I think it was the least from the shelves that I’ve ever taken. It would be nice if they had more from the refrigerated food and vegetable sections. I ended up with a little bit less than I took away because for a couple of hours I forgot the eggs in my backpack and all the bumping around that I did caused one egg to break entirely and another one to crack.
After the food bank I went home to put my groceries away and then I headed out to the bank because the Trillium benefit had been deposited in my account. I took out $60 and then went straight to the hardware store to find a replacement for the padlock I’d recently lost. I wanted another Fortress lock but they didn’t have one the same size as my old lock. What they did have though was a smaller one with a higher shackle, which I saw would lock even better over the thick loops at each end of my bike cable. It cost me $13.55, which hurts during this lean time of year but that’s what I get for being absent minded. I took the lock home and attached it to the cable, put the combo in my backpack and headed out to No Frills to see if they had for sale.
I needed soap and they had six-packs of Irish Spring for $2.97. They were all out of the original though and so I had to settle for Icy Blast. In my experience the brands of Irish Spring with extra stuff thrown in tend to dissolve faster.

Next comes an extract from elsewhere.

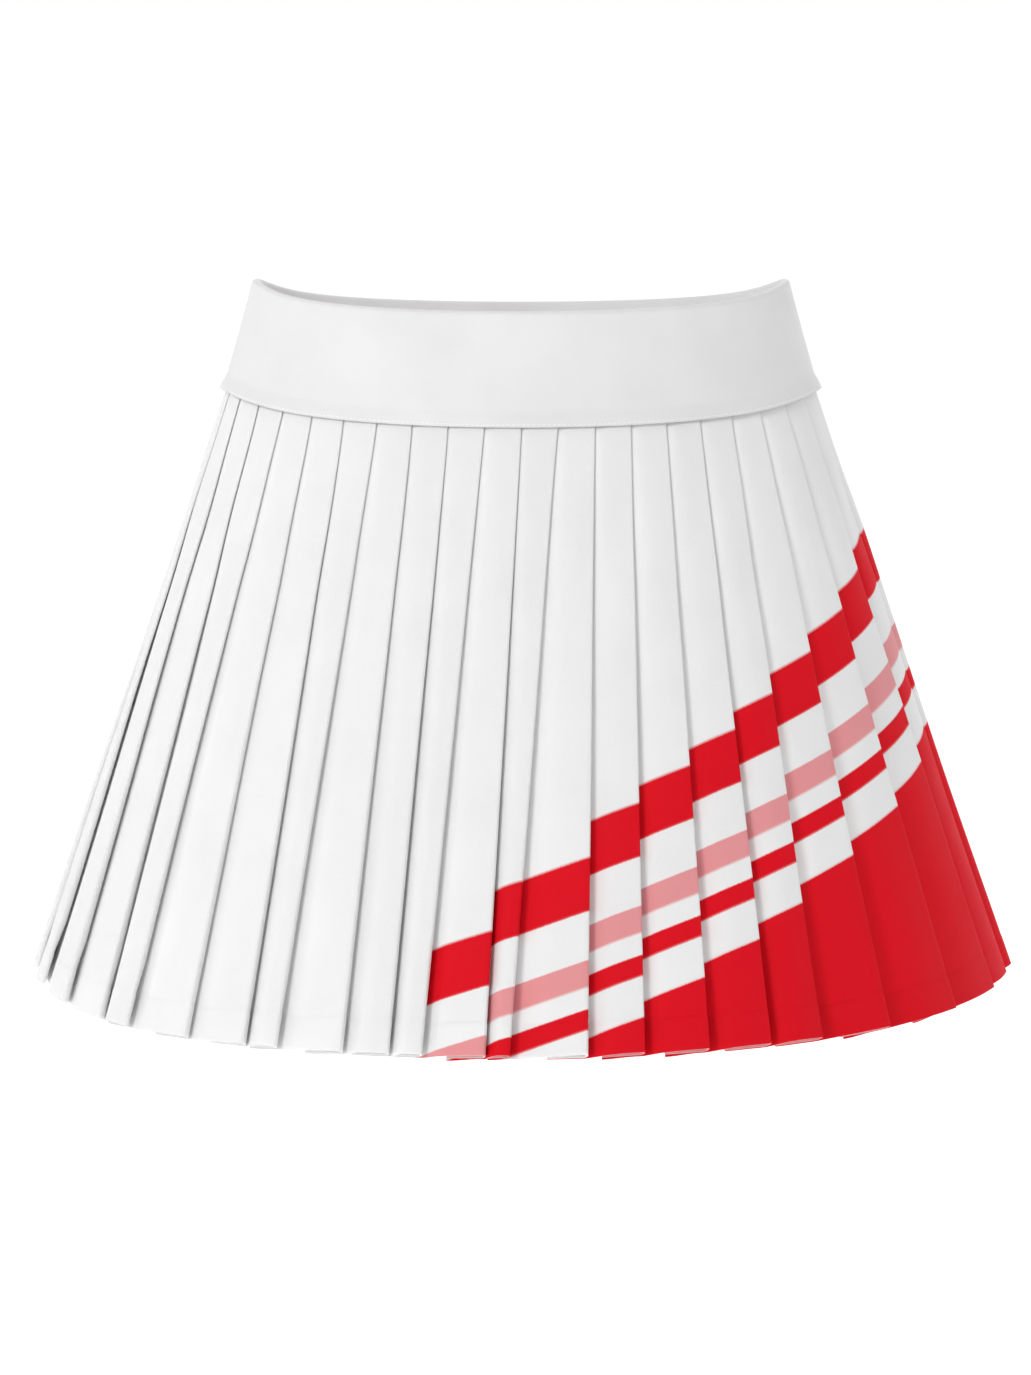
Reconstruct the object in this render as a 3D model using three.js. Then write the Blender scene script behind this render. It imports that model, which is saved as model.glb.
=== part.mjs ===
// A knife-pleated cheer skirt with a wide pull-on waistband.
// Millimetres, +Z up. The wearer faces -Y, and the viewer's right is +X.
// The origin is the middle of the waist opening, level with the top of the band at the two sides.
import * as THREE from "three";

// ---- Driving sizes ----
const PLEATS = 44; // knife pleats round the waist
const WAIST_HALF_WIDTH = 145; // waist seam, middle to side
const WAIST_HALF_DEPTH = 98; // waist seam, middle to front
const WAIST_CORNER = 24; // how much the oval's four quarters are eased, 0 for plain
const PLEAT_LENGTH = 305; // waist seam to hem, along the pleat
const SIDE_SLOPE = 18.6; // degrees from plumb at the sides
const FRONT_SLOPE = 24; // degrees from plumb at the front and back
const LEAN_ROUND = 1.5; // how far the hem is swung round the body
const LEAN_FORWARD = 16.5; // how far the side pleats lean to the front
const LEAN_LEFT = 21.5; // how far the front pleats lean to the wearer's right
const CLOTH = 0.5; // pleat cloth
const FOLD_DEPTH_TOP = 15; // cloth tucked behind each fold at the waist seam
const FOLD_DEPTH_HEM_SIDE = 37; // the same at the hem, enough to stay covered when the pleats swing out
const FOLD_DEPTH_HEM_FRONT = 18; // and at the front and back, where they spread less
const DEEPEST_FOLD = 0.9; // most of a pleat's own width that a fold may take
const LAYER_STEP_TOP = 1.0; // from one layer of a fold to the next, at the waist seam
const LAYER_STEP_HEM = 4.2; // the same at the hem, where the folds stand open
const PLEAT_TUCK = 2.5; // pleat tops held inside the band
const BAND_SIDE_DROP = 53; // top of the band to the waist seam, at the sides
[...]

I got a jar of dry-roasted peanuts for $1.97 and I couldn’t pass up a 925-gram tin of Maxwell House dark roast coffee for $5.88. Their yogourt wasn’t quite as cheap as the same at Freshco but the 48-cent difference wouldn’t have been worth the extra trip. There were packs of strawberries for $1.99, I got a bunch of bananas, but the main score was that they had cherries for $3.68 a kilogram. They were in zip-lock bags and I took two, but there was a woman standing over them with a clear plastic bag, slowly and meticulously picking the very best cherries out of the pre-packed bags.